3. The "Direction" of the Photo Matters for Rotation

When it came to Rotation (tilting the photo), the researchers found that the photo's internal "lines" mattered.

  • The Analogy: Imagine a picture of a tall, straight skyscraper. If you tilt it just a little bit, it looks wrong because it breaks the natural "up and down" rule. But if you tilt a picture of a pile of rocks or a cloud, you might not notice because there are no straight lines to compare it against.
  • The Result: People were better at spotting tilted photos if the original photo had strong vertical or horizontal lines (like buildings). If the photo was messy or round, people were more tolerant of the tilt.

4. The "Surprise Factor" (Statistical Probability)

Finally, they used a computer brain (a PixelCNN model) to guess how "normal" or "expected" a photo looks.
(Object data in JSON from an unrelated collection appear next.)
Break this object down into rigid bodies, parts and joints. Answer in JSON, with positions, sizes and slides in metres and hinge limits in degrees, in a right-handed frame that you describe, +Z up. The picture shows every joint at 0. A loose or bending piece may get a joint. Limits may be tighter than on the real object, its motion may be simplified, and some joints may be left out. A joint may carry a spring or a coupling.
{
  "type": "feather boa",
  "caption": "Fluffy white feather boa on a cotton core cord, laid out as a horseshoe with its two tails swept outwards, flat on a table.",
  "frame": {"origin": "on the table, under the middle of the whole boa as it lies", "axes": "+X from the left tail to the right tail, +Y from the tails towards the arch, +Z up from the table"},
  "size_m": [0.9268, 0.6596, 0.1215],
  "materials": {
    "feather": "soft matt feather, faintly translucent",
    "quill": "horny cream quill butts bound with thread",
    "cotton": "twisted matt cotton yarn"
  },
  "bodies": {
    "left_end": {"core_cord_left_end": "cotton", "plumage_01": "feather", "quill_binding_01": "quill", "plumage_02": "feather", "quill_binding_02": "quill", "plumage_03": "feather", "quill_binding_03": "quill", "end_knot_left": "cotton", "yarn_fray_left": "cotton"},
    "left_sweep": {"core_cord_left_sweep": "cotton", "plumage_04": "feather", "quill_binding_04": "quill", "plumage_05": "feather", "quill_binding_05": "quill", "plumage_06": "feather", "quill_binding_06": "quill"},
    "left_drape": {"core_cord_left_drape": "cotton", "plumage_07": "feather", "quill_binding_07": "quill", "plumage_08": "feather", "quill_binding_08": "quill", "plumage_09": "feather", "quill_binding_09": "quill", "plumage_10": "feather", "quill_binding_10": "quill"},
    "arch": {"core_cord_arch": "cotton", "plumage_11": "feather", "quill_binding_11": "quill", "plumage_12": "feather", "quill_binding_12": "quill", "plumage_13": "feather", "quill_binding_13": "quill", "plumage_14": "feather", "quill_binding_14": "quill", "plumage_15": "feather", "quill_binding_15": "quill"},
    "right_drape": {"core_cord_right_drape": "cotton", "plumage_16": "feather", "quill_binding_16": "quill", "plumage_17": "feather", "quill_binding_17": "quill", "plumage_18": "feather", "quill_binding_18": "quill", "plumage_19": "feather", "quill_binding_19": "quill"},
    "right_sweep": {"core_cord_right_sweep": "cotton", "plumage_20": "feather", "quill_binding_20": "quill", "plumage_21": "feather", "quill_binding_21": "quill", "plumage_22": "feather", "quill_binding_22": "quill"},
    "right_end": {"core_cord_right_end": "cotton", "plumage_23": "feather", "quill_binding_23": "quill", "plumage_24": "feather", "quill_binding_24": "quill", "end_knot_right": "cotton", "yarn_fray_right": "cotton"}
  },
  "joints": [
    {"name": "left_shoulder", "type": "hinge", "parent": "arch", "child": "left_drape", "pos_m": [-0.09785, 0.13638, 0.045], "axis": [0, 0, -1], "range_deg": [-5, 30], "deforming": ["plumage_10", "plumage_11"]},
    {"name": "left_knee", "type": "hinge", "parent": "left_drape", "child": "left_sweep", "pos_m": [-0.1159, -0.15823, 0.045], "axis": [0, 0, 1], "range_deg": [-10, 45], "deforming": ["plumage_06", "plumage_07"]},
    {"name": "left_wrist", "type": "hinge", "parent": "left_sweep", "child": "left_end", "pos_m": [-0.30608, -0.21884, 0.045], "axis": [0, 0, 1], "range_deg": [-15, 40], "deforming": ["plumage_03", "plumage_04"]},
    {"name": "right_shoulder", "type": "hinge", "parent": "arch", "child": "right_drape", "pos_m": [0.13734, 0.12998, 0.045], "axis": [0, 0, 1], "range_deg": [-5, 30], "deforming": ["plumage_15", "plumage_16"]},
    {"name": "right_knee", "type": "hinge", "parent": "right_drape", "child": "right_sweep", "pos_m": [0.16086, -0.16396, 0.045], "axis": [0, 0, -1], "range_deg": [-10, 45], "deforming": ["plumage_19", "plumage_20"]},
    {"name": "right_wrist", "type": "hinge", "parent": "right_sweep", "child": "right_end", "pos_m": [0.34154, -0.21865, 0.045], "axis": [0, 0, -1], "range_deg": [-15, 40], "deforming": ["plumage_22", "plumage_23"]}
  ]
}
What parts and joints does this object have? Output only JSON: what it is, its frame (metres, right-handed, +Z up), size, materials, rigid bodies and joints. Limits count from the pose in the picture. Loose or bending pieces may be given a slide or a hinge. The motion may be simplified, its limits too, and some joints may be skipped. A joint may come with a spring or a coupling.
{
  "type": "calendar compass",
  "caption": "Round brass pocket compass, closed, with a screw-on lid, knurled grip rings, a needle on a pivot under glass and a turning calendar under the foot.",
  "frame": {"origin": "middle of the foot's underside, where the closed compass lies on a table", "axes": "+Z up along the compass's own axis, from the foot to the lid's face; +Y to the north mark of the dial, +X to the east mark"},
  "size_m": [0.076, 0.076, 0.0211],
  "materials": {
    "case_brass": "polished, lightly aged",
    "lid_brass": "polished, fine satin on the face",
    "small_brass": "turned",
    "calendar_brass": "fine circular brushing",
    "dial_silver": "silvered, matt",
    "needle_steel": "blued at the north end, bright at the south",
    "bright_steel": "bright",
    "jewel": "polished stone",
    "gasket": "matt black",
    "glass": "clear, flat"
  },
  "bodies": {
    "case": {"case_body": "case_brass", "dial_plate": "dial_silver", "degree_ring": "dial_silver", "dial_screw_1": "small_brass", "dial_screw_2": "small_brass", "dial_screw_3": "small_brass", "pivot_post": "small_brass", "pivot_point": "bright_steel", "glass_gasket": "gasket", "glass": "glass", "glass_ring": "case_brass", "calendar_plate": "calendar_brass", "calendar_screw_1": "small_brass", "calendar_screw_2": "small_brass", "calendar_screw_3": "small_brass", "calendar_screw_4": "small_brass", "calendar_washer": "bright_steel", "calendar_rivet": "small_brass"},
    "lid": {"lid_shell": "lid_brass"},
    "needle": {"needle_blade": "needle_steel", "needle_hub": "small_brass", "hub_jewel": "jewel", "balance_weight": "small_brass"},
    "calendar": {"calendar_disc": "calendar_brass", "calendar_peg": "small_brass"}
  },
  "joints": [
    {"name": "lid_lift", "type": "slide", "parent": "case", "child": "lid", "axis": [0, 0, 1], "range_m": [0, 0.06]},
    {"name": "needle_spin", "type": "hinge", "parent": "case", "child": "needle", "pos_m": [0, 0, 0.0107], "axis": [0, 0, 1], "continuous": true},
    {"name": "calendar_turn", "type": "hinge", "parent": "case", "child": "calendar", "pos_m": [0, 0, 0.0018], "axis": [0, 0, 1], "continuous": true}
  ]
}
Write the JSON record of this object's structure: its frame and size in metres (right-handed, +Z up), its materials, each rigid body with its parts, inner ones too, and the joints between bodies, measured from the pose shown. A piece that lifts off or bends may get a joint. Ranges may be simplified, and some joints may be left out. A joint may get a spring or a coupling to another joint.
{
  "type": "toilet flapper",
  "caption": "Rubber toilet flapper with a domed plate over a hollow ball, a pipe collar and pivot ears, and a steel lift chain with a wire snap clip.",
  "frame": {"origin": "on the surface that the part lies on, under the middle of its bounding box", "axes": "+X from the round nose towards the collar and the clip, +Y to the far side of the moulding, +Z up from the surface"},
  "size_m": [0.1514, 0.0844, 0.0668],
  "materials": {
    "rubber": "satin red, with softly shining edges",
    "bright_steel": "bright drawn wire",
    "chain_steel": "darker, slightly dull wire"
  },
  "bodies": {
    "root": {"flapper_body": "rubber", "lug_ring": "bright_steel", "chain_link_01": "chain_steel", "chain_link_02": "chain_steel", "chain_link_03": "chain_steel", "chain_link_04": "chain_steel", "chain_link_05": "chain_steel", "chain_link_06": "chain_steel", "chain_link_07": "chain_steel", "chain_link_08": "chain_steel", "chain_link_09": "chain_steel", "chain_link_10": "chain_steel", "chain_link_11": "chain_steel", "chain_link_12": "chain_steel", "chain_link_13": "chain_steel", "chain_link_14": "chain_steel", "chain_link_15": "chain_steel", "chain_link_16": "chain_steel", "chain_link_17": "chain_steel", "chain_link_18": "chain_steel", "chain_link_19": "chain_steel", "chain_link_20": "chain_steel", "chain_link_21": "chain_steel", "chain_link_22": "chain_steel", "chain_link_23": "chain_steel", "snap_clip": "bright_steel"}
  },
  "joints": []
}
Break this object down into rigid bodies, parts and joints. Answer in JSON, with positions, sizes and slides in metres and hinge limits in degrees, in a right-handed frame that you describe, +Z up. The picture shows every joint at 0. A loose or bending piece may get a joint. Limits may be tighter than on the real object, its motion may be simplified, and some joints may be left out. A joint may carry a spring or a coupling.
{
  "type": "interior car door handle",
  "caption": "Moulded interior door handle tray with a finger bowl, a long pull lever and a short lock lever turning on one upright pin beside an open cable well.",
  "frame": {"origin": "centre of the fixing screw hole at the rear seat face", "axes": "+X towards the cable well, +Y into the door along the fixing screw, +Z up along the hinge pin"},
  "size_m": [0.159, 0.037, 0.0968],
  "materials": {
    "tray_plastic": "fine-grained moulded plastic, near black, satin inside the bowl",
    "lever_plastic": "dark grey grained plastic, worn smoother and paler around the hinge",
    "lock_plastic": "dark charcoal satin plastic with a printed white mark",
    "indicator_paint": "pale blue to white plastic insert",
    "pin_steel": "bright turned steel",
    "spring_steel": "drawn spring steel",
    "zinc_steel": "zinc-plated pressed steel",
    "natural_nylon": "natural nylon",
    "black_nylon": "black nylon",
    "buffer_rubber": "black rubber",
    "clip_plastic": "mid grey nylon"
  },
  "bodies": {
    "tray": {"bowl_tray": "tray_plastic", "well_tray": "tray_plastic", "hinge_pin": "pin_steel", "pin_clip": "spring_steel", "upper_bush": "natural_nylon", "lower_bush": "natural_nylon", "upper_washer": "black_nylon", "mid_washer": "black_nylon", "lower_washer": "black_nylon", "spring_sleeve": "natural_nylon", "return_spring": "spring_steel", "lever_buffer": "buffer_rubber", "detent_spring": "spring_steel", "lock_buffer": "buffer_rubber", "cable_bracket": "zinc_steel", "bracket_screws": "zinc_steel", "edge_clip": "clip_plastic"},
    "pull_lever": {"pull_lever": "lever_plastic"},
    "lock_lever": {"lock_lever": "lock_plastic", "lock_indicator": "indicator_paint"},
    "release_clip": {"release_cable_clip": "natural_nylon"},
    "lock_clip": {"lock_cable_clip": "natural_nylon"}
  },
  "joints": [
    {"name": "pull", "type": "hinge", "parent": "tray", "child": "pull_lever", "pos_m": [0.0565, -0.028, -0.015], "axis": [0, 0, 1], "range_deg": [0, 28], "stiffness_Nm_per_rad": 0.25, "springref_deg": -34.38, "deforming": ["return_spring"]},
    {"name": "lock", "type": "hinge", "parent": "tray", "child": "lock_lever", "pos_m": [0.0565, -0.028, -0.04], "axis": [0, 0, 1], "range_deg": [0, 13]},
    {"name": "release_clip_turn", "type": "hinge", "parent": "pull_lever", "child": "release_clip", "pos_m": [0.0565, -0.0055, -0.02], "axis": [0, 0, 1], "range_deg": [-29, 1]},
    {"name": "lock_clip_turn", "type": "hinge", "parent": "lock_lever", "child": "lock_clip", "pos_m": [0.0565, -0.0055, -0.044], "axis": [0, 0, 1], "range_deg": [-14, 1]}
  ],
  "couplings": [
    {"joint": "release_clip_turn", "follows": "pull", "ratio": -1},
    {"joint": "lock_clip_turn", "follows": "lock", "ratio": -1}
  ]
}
  • The Analogy: If you see a photo of a cat, your brain says, "That's normal." If you see a photo of a cat with a toaster for a head, your brain screams, "That's weird!"
  • The Result: The study found that if a photo was already "weird" or statistically unlikely (like a very abstract texture), our brains were more forgiving of distortions. We were less likely to notice the damage because the image was already surprising us. But if the image was very "normal" and expected, our brains were hyper-alert to any changes.

The Big Takeaway

This paper tells us that human vision isn't just a passive camera that records everything equally. It's an active detective that:

  1. Hates noise the most.
  2. Uses background chaos to hide small errors.
  3. Relies on straight lines to detect tilting.
  4. Is more forgiving of damage in weird, unexpected images.

By understanding these rules, we can build better AI cameras and image compression tools that know exactly how much data we can throw away before a human notices the difference.